The increase in the Medicare payroll tax, which goes into effect in 2013, will have an affect on higher-income taxpayers. For individuals who earn at least $200,000 and for couples who earn $250,000, the individual portion of the payroll tax for Medicare will increase to 2.35% from 1.45%.
The new Medicare surtax on investment income applies to higher-income households as well and goes into effect in 2013. For individuals earning $200,000 or more and for couples with a combined income of $250,000 or more, the provision levies a 3.8% tax on net investment income such as interest, dividends, and capital gains. Income from retirement plan distributions, such as pensions, 401(k) plans, Traditional IRAs, and Roth IRAs, is excluded. The tax also excludes interest on municipal bonds.

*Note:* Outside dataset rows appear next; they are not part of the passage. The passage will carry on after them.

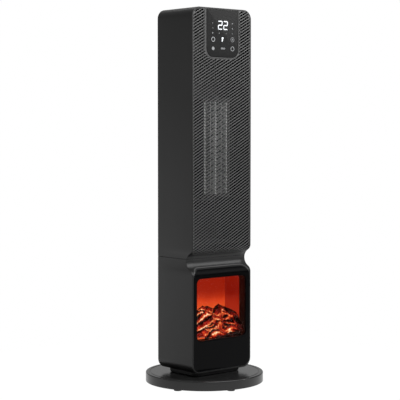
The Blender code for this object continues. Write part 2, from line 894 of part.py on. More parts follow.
def make_housing():
    """Two end plates with the scroll and the tongue between them."""
    duct_half = element_width / 2 + duct_margin
    plate_half = inner_side - housing_side_gap
    hole = circle((0, wheel_axis_y), shaft_radius + shaft_clearance + seat_gap, 16)
    bush_hole = circle((0, wheel_axis_y), bush_radius + seat_gap, 20)
    outline = rounded_rectangle((-plate_half, housing_front), (plate_half, housing_back), 0, 0)
    made = plate(
        "blower_housing", [outline, hole], "Z", housing_low, housing_low + housing_plate, heat_resin
    )
    lid = plate("housing lid", [outline, bush_hole], "Z", housing_high - housing_plate, housing_high)
    wall_low = housing_low + housing_plate - weld_depth
    wall_high = housing_high - housing_plate + weld_depth
    inner = []
    outer = []
    for i in range(scroll_steps + 1):
        share = i / scroll_steps
        angle = scroll_start_angle + (scroll_end_angle - scroll_start_angle) * share
        radius = wheel_radius + scroll_clearance + scroll_growth * share
        inner.append(around(radius, angle))
        outer.append(around(radius + housing_wall, angle))
    inner.append((duct_half, housing_front))
    outer.append((duct_half + housing_wall, housing_front))
    scroll = plate("scroll wall", [inner + outer[::-1]], "Z", wall_low, wall_high, None, 35)
    tip = around(wheel_radius + scroll_clearance, tongue_tip_angle)
    bend = housing_front + tongue_rise
    tongue_loop = [
        (-duct_half, housing_front),
        (-duct_half, bend),
        tip,
        (tip[0] - housing_wall, tip[1] + housing_wall),
        (-duct_half - housing_wall, bend + housing_wall),
        (-duct_half - housing_wall, housing_front),
    ]
    tongue = plate("tongue wall", [tongue_loop], "Z", wall_low, wall_high)
    return boolean(made, "UNION", lid, scroll, tongue)


def blade_loop(angle):
    """One forward-curved blade in plan: a crescent from the ring's inner edge to its outer edge."""
    inner_radius = wheel_radius - wheel_ring + weld_depth
    outer_radius = wheel_radius - weld_depth
    near = []
    far = []
    for share in (0, 1 / 2, 1):
        radius = inner_radius + (outer_radius - inner_radius) * share
        sweep = angle + blade_sweep * share**2
        half = math.degrees(blade_thickness / 2 / radius) * (1 + share * (1 - share))
        near.append((radius, sweep - half))
        far.append((radius, sweep + half))
    loop = []
    for radius, at in near + far[::-1]:
        loop.append(around(radius, at))
    return loop


def make_wheel(axis):
    """The tangential wheel: two discs, a middle ring and the blades."""
    centre = (0, wheel_axis_y)
    middle_low = (wheel_low + wheel_high - wheel_disc) / 2
    disc = circle(centre, wheel_radius, wheel_blades)
    bore = circle(centre, shaft_radius + seat_gap, 12)
    ring_inner = circle(centre, wheel_radius - wheel_ring, wheel_blades)
    made = plate("impeller", [disc, bore], "Z", wheel_low, wheel_low + wheel_disc, matte_black)
    top = plate("wheel top disc", [disc], "Z", wheel_high - wheel_disc, wheel_high)
    middle = plate("wheel middle ring", [disc, ring_inner], "Z", middle_low, middle_low + wheel_disc)
    loops = [blade_loop(360 * i / wheel_blades) for i in range(wheel_blades)]
    blades = plate("wheel blades", loops, "Z", wheel_low + wheel_disc / 2, wheel_high - wheel_disc / 2)
    stub_start = (0, wheel_axis_y, wheel_high - wheel_disc / 2)
    stub = rod("wheel stub", stub_start, "Z", wheel_stub_length, shaft_radius, steps=12)
    boolean(made, "UNION", blades, top, middle, stub)
    ride_on(axis, made)
    return made


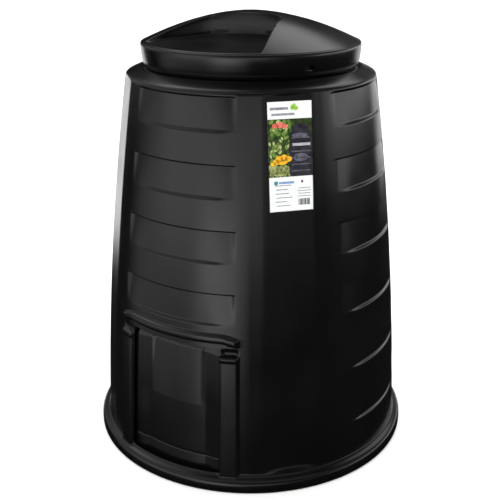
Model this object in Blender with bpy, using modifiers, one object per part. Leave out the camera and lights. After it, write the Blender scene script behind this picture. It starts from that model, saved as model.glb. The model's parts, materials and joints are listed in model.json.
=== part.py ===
"""Garden compost bin: tapered moulded body, lift-off lid, sliding hatch and a product label.

Metres, +Z up. The origin is the centre of the base ring on the ground, and the hatch faces -Y.
"""

import math

import bmesh
import bpy
from mathutils import Matrix, Vector

# Driving dimensions of the body (metres)
HEIGHT = 1.000
BASE_RADIUS = 0.381
BASE_RIM_HEIGHT = 0.024
BASE_RIM_CORNER = (0.030, 0.3760)
BASE_RIM_FILLET = 0.033
BASE_RIM_FILLET_OUT = 0.004
WALL = 0.0035
WALL_START = 0.040
SHOULDER_ROUND = ((0.867, 0.2790), (0.871, 0.2680), (0.873, 0.2500))
NECK_RADIUS = 0.2360
NECK_FOOT = 0.874
NECK_TOP = 0.9270
NECK_TAPER = 0.001

# Convex taper of the wall: radius = FOOT - SLOPE z - CURVE z^2
TAPER_FOOT = 0.3637
TAPER_SLOPE = 0.0355
TAPER_CURVE = 0.0675

# Plan section: four ribbed panels with flat strips on the diagonals (degrees)
PANEL_HALF_ANGLE = 29.7
STRIP_HALF_ANGLE = 10.3
RIB_HALF_ANGLE = 23.5

# Horizontal ribs of the panels
RIB_TOP = 0.859
RIB_PITCH = 0.0673
RIB_COUNT = 12
RIB_DEPTH = 0.0045
RIB_STEP = 0.003
RIB_SLOPE = 0.020

# Hatch frame on the front panel
RAIL_INNER_ANGLE = 19.3
RAIL_OUTER_ANGLE = 25.8
RAIL_PROUD = 0.007
RAIL_LOW = 0.030
RAIL_TOP = 0.315
HOOD_PROUD = 0.012
HOOD_LOW = 0.349
HOOD_HIGH = 0.364
OPENING_LOW = 0.036
OPENING_HIGH = 0.336

# Hatch door and its straight slide inside the front wall
DOOR_HALF_ANGLE = 20.6
DOOR_LOW = 0.014
DOOR_HIGH = 0.345
DOOR_SET_BACK = 0.0085
DOOR_PAN = 0.0085
DOOR_WALL = 0.003
PAN_EDGE_ANGLE = 17.5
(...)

The following chart illustrates the impact of the new tax increases from health-care reform if the Bush-era tax cuts are allowed to expire at the end of 2010.
Additional tax rate increases in 2013 as a result of health-care reform
|Long-term capital gains||15%||20%||23.8%|
The Medicare surtax on investments and the increase in payroll tax are both additional increases that were outlined in the law. As the law is implemented and cost projections are adjusted in the future, additional tax-related measures may be proposed to offset the costs of health-care reform. Investors should monitor this issue closely with their financial advisor.